Neely, whose number eight was retired by the Bruins on January 12, 2004, will be inducted into the Hockey Hall of Fame on November 7, 2005. In his new capacity with the Bruins, he will make appearances on behalf of the Boston Bruins and the Boston Bruins Foundation, in addition to entertaining team sponsor and Premium Club clients.

Neely, who was drafted by Vancouver as their first pick, ninth overall, in the 1983 NHL Entry Draft, played his first two-plus NHL seasons in Vancouver before coming to the Bruins on his 21st birthday in one of the most significant trades in team history, with Vancouver's 1986 first round draft pick (Glen Wesley) in exchange for Barry Pederson on June 6, 1986.

He earned four NHL Second-Team All Star berths, led the team in goals for seven seasons and twice led the club in scoring over his ten seasons in a Bruins uniform. In 1989-90, he became just the fifth Bruin in team history to score 50+ goals as he set a club record for goals by a right wing with 55. He followed that with a 51-goal campaign in 1990-91, becoming just the second Bruin (Phil Esposito) to record consecutive 50-goal seasons and finishing second overall in the NHL in goals that season. He won the NHL’s Masterton Trophy for dedication and perseverance in 1993-94 when he scored 50 goals in just 44 games after missing most of the previous two seasons with thigh, knee and hip injuries, as only Wayne Gretzky scored 50 goals in fewer games in NHL history than Neely did that season. His three 50-goal seasons in a Bruins uniform are second in team history to Phil Esposito’s five.

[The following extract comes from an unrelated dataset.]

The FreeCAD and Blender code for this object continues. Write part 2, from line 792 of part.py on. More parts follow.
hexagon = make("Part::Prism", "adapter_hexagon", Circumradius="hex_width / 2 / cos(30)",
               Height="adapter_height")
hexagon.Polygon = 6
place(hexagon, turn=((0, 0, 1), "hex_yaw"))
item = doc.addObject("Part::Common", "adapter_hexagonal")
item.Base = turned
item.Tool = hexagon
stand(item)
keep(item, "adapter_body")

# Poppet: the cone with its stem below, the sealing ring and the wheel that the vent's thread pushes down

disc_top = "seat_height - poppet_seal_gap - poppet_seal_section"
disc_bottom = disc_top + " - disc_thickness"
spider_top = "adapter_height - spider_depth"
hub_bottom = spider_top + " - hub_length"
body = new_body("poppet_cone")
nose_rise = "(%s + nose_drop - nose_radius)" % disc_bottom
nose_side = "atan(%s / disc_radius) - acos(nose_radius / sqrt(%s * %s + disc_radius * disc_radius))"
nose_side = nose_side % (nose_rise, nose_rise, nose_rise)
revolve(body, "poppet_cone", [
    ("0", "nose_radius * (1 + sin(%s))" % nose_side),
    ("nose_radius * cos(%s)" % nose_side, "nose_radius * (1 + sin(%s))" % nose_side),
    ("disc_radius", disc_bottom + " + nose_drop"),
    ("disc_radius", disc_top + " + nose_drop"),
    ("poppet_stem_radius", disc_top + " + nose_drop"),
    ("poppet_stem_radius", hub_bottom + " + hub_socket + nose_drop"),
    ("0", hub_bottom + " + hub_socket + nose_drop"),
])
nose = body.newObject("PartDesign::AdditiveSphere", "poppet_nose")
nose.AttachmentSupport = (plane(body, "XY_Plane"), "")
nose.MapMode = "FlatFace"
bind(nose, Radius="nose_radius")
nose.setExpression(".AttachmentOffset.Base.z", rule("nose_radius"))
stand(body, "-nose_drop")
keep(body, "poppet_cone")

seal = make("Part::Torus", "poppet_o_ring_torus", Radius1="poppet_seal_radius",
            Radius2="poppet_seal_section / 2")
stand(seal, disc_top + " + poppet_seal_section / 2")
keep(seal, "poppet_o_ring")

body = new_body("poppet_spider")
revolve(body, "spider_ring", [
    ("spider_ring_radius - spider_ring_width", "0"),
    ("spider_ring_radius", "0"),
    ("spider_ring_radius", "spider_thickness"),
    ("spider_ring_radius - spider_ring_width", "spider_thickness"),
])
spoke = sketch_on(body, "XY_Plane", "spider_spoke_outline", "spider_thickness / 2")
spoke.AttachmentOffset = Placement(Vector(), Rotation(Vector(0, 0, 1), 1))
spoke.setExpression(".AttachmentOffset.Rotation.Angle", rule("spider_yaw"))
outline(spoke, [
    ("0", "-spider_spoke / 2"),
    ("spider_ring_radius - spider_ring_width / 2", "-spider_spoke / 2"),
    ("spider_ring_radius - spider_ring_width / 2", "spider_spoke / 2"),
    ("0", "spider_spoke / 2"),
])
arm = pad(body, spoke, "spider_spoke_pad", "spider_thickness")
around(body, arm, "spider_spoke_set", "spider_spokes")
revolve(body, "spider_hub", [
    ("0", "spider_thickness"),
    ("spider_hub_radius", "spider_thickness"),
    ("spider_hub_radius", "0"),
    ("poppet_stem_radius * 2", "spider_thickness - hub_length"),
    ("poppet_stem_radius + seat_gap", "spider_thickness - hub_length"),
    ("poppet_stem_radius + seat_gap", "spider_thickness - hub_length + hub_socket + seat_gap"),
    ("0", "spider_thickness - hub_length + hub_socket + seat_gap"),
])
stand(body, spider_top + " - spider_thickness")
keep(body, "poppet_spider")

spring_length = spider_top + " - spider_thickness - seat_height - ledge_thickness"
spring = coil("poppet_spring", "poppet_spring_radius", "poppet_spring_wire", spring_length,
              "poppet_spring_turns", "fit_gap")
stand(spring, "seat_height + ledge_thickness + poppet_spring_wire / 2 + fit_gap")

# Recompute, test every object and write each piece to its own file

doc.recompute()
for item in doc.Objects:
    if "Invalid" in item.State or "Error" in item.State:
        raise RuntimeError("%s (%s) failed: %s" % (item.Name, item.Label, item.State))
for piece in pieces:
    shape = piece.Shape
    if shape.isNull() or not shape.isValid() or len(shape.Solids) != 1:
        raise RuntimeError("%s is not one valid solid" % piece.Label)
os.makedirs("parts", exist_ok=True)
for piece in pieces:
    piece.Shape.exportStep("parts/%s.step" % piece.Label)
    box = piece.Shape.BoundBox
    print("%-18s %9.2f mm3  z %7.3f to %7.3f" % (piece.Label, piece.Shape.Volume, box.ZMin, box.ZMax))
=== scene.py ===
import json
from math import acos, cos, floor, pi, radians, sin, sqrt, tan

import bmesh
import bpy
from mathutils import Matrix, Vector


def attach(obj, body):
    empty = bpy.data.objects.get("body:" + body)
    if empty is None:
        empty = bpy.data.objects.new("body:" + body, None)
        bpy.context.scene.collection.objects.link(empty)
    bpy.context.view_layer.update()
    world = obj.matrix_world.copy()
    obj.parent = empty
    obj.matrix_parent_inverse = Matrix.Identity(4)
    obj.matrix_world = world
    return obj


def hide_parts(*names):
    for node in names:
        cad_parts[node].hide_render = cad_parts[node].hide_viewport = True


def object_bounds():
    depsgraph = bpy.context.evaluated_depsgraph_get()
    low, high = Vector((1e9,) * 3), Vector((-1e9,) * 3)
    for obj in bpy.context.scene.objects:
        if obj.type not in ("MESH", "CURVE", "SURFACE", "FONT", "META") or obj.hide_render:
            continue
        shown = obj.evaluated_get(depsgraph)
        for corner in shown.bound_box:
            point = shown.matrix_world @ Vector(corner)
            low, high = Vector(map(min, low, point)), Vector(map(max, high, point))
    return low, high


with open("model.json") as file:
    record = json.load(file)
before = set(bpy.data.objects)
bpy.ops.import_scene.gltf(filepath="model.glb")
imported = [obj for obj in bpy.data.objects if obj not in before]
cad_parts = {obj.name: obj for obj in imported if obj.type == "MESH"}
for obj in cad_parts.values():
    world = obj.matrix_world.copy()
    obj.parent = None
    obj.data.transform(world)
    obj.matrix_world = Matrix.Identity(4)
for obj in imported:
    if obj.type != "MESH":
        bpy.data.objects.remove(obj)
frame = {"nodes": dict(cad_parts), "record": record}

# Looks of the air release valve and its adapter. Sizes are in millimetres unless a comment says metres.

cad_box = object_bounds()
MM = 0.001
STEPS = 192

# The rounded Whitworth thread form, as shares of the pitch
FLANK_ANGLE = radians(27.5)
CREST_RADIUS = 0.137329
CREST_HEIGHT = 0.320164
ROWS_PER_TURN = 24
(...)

Those thigh, knee and hip injuries forced Neely’s retirement as a player on September 5, 1996. He ended his Bruins career with 344 goals and 246 assists for 590 points with 921 penalty minutes in 525 regular season games, an average of 1.12 points per game and .655 goals per game. He remains fourth on the club's all-time goal scoring list and ninth overall in the team's scoring history. His NHL career totals were 395 goals and 299 assists for 694 points in 726 career games and his lifetime goals-per-game average of .544 is tied for 11th overall in NHL history.

He is the team's all-time leading playoff goal scorer with 55 and ranks seventh on the playoff points list with 87 career Bruins playoff points in 86 career post-season games in Boston. He twice played in Stanley Cup Finals, in 1988 and 1990 vs. Edmonton, and scored the series-clinching goal in the Adams Division Final vs. Montreal on April 26, 1988 when the Bruins defeated the Canadiens in a playoff series for the first time since 1943. His .613 overall goals-per-game playoff average (57 goals in 93 post-season games) ranks fourth all-time in NHL history, trailing only Mario Lemieux (.710), Mike Bossy (.659) and Maurice Richard (.617).